Greeeeat, and I thought I was safe with football being out. Yep, I missed the last half %$&%*&(*)(&&!!!!!!!!!!!!!!!


----------



## iaflyer (Oct 21, 2001)

How does GOLF run long? Luckily, I checked on the show about 15 minutes in and realized something ran long... so I just added a HOUR of padding. I beginning to think CBS does this on purpose... how often did TAR start on time last fall?


----------



## Jebberwocky! (Apr 16, 2005)

iaflyer said:


> How does GOLF run long? Luckily, I checked on the show about 15 minutes in and realized something ran long... so I just added a HOUR of padding. I beginning to think CBS does this on purpose... how often did TAR start on time last fall?


playoff holes, I think three of them. Doesn't happen often.


----------



## phox_mulder (Feb 23, 2006)

Jebberwocky! said:


> playoff holes, I think three of them.

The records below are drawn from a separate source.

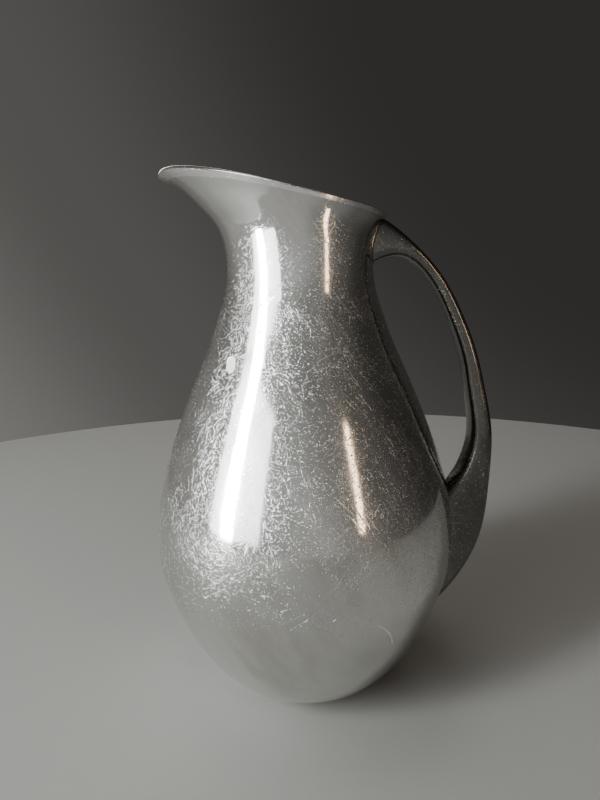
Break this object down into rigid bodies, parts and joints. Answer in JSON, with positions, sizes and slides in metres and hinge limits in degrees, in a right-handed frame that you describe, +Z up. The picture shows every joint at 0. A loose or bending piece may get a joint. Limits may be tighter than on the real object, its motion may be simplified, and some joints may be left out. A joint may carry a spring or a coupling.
{
  "type": "water pitcher",
  "caption": "Drop-shaped polished silver water pitcher with a slanting flared mouth, a drawn spout and a hollow loop handle soldered to neck and belly.",
  "frame": {"origin": "centre of the flat bottom the pitcher stands on", "axes": "+Z up along the body's axis, the spout towards -X, the handle towards +X, symmetric about Y = 0"},
  "size_m": [0.1577, 0.1384, 0.2385],
  "materials": {
    "polished_silver": "mirror polish with fine speckle and hair scratches",
    "lip_silver": "bright polished edge",
    "handle_silver": "mirror polish, worn a little duller by the hand",
    "silver_solder": "dull tarnished solder line"
  },
  "bodies": {
    "root": {"lower_bowl": "polished_silver", "upper_body": "polished_silver", "rim_wire": "lip_silver", "handle_left_shell": "handle_silver", "handle_right_shell": "handle_silver", "belly_seam_solder": "polished_silver", "upper_handle_solder": "silver_solder", "lower_handle_solder": "silver_solder"}
  },
  "joints": []
}
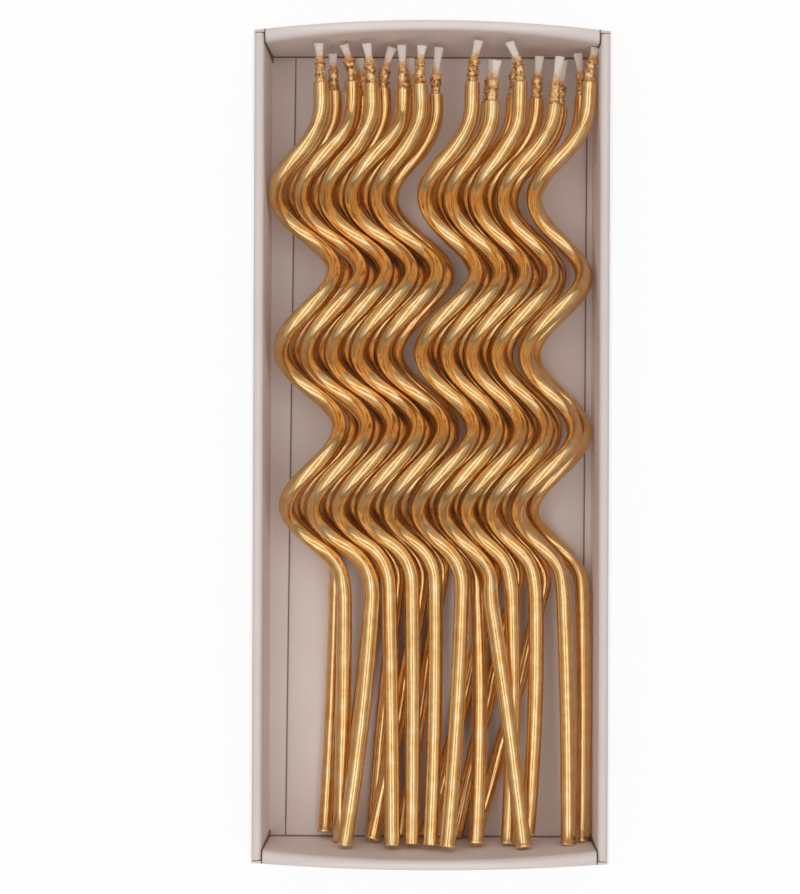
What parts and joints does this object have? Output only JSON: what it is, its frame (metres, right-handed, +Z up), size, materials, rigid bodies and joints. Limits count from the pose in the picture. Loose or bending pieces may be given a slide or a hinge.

Doesn't happen often.


It went a half hour long before the shootout even started, then another half hour with 3 holes of tiebreaker.

The first half an hour wouldn't have affected prime, but the 2nd half hour sure did.

They didn't stick around for the trophy ceremony though,
as soon as that winning putt went in they ended coverage.

phox


----------